For starters, Kamara's role this season for the Saints has been primarily as a versatile option out of the backfield. He's a talented runner between the tackles, but Kamara is averaging just 8.3 carries per game, excluding the game against Atlanta, since he became a consistent part of the Saints' offense in Week 6.
Kamara will be at his most dangerous as a receiver in space and in the screen game, two ways in which the Saints primarily like to get him the ball. Before he left the game against the Falcons, Kamara had just one carry for 2 yards, but he caught three passes for 25 yards.
"He's one of the key pieces to what we do," Saints coach Sean Payton said of Kamara. "We've got good balance with he and Mark. There's sometimes where they'll both be on the field, and there's time where there's a rotation based on what we're trying to do. But he's healthy and an important part of our offense."
Regardless, given the way the Falcons' defensive line controlled things against the Saints in their first game, it likely wouldn't have mattered which running back had the ball. Atlanta showed both power and speed on the defensive line in their win against New Orleans, which is something that can certainly show up again on the road.
What they must be prepared for on Sunday is the screen game and passes to the backs out of the backfield, which can tire out a defensive line. Of course, tackling will also be of great importance. As mentioned earlier, the longest run play for the Saints in the last game between these two teams was the result of a missed tackle in the hole.

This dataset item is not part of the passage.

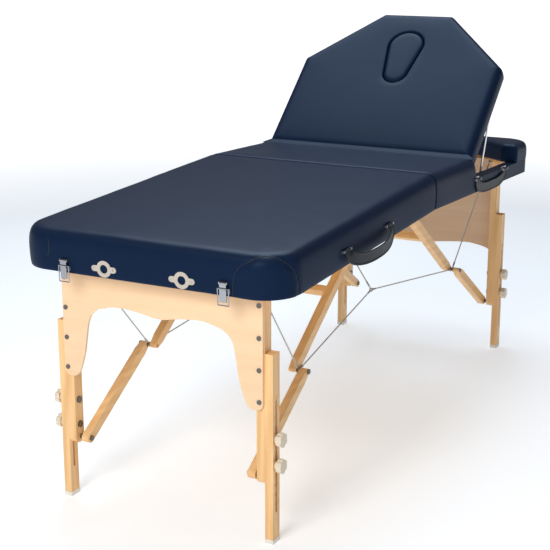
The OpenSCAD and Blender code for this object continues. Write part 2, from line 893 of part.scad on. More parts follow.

Only one game separates the first and second meetings between the Saints and Falcons, meaning there isn't much new film to watch or added wrinkles to prepare for.
New Orleans will certainly have a plan ready to achieve more success in the run game on Sunday, but Atlanta largely imposed its will on an offensive line that is among the best at opening up holes for its running backs. For the Falcons to earn a sweep against the Saints this season, the defense will need to prove stout against the run on Sunday. After what happened the first time these two teams played, just two weeks ago, there's no reason to believe they can't.